**PROBLEM TO SOLVE**
Transcribe each line exactly.

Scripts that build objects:
((

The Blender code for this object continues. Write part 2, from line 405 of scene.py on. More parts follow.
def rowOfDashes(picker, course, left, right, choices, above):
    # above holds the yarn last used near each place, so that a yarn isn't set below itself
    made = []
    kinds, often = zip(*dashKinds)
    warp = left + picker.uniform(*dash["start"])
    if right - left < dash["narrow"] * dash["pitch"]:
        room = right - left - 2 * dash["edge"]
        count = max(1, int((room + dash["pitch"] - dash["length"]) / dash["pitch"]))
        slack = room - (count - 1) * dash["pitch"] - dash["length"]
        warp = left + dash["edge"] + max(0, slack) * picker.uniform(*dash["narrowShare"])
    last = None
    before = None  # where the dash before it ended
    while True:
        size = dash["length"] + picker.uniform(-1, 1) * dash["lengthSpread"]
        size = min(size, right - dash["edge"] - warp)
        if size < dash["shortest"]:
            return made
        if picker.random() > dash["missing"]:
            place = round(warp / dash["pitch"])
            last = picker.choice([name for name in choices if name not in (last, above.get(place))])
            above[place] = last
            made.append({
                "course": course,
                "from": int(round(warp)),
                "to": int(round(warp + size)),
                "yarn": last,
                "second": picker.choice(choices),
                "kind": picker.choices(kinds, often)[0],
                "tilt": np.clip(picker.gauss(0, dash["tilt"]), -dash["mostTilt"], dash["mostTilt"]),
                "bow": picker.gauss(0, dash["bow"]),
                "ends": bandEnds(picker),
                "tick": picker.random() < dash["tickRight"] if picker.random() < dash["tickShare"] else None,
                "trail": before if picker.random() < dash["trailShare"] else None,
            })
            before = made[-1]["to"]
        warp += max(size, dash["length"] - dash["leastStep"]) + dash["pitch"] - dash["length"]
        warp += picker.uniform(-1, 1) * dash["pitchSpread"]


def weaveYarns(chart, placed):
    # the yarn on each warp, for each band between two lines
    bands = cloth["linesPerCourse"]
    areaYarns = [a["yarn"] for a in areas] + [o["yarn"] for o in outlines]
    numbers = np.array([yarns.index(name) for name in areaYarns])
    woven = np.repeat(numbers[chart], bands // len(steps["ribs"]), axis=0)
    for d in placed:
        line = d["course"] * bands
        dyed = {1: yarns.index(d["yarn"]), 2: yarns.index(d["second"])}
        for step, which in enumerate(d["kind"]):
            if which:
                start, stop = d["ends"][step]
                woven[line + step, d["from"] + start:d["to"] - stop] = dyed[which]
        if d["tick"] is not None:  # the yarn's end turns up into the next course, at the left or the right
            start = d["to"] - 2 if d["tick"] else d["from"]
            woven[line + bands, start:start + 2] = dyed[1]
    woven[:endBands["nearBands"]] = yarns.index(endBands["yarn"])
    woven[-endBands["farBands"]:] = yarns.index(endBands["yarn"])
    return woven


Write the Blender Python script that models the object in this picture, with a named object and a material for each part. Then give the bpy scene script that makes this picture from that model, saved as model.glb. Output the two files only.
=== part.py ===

))

**EXERCISE OUTPUT**
The Blender code for this object continues. Write part 2, from line 405 of scene.py on. More parts follow.
def rowOfDashes(picker, course, left, right, choices, above):
    # above holds the yarn last used near each place, so that a yarn isn't set below itself
    made = []
    kinds, often = zip(*dashKinds)
    warp = left + picker.uniform(*dash["start"])
    if right - left < dash["narrow"] * dash["pitch"]:
        room = right - left - 2 * dash["edge"]
        count = max(1, int((room + dash["pitch"] - dash["length"]) / dash["pitch"]))
        slack = room - (count - 1) * dash["pitch"] - dash["length"]
        warp = left + dash["edge"] + max(0, slack) * picker.uniform(*dash["narrowShare"])
    last = None
    before = None  # where the dash before it ended
    while True:
        size = dash["length"] + picker.uniform(-1, 1) * dash["lengthSpread"]
        size = min(size, right - dash["edge"] - warp)
        if size < dash["shortest"]:
            return made
        if picker.random() > dash["missing"]:
            place = round(warp / dash["pitch"])
            last = picker.choice([name for name in choices if name not in (last, above.get(place))])
            above[place] = last
            made.append({
                "course": course,
                "from": int(round(warp)),
                "to": int(round(warp + size)),
                "yarn": last,
                "second": picker.choice(choices),
                "kind": picker.choices(kinds, often)[0],
                "tilt": np.clip(picker.gauss(0, dash["tilt"]), -dash["mostTilt"], dash["mostTilt"]),
                "bow": picker.gauss(0, dash["bow"]),
                "ends": bandEnds(picker),
                "tick": picker.random() < dash["tickRight"] if picker.random() < dash["tickShare"] else None,
                "trail": before if picker.random() < dash["trailShare"] else None,
            })
            before = made[-1]["to"]
        warp += max(size, dash["length"] - dash["leastStep"]) + dash["pitch"] - dash["length"]
        warp += picker.uniform(-1, 1) * dash["pitchSpread"]


def weaveYarns(chart, placed):
    # the yarn on each warp, for each band between two lines
    bands = cloth["linesPerCourse"]
    areaYarns = [a["yarn"] for a in areas] + [o["yarn"] for o in outlines]
    numbers = np.array([yarns.index(name) for name in areaYarns])
    woven = np.repeat(numbers[chart], bands // len(steps["ribs"]), axis=0)
    for d in placed:
        line = d["course"] * bands
        dyed = {1: yarns.index(d["yarn"]), 2: yarns.index(d["second"])}
        for step, which in enumerate(d["kind"]):
            if which:
                start, stop = d["ends"][step]
                woven[line + step, d["from"] + start:d["to"] - stop] = dyed[which]
        if d["tick"] is not None:  # the yarn's end turns up into the next course, at the left or the right
            start = d["to"] - 2 if d["tick"] else d["from"]
            woven[line + bands, start:start + 2] = dyed[1]
    woven[:endBands["nearBands"]] = yarns.index(endBands["yarn"])
    woven[-endBands["farBands"]:] = yarns.index(endBands["yarn"])
    return woven


Write the Blender Python script that models the object in this picture, with a named object and a material for each part. Then give the bpy scene script that makes this picture from that model, saved as model.glb. Output the two files only.
=== part.py ===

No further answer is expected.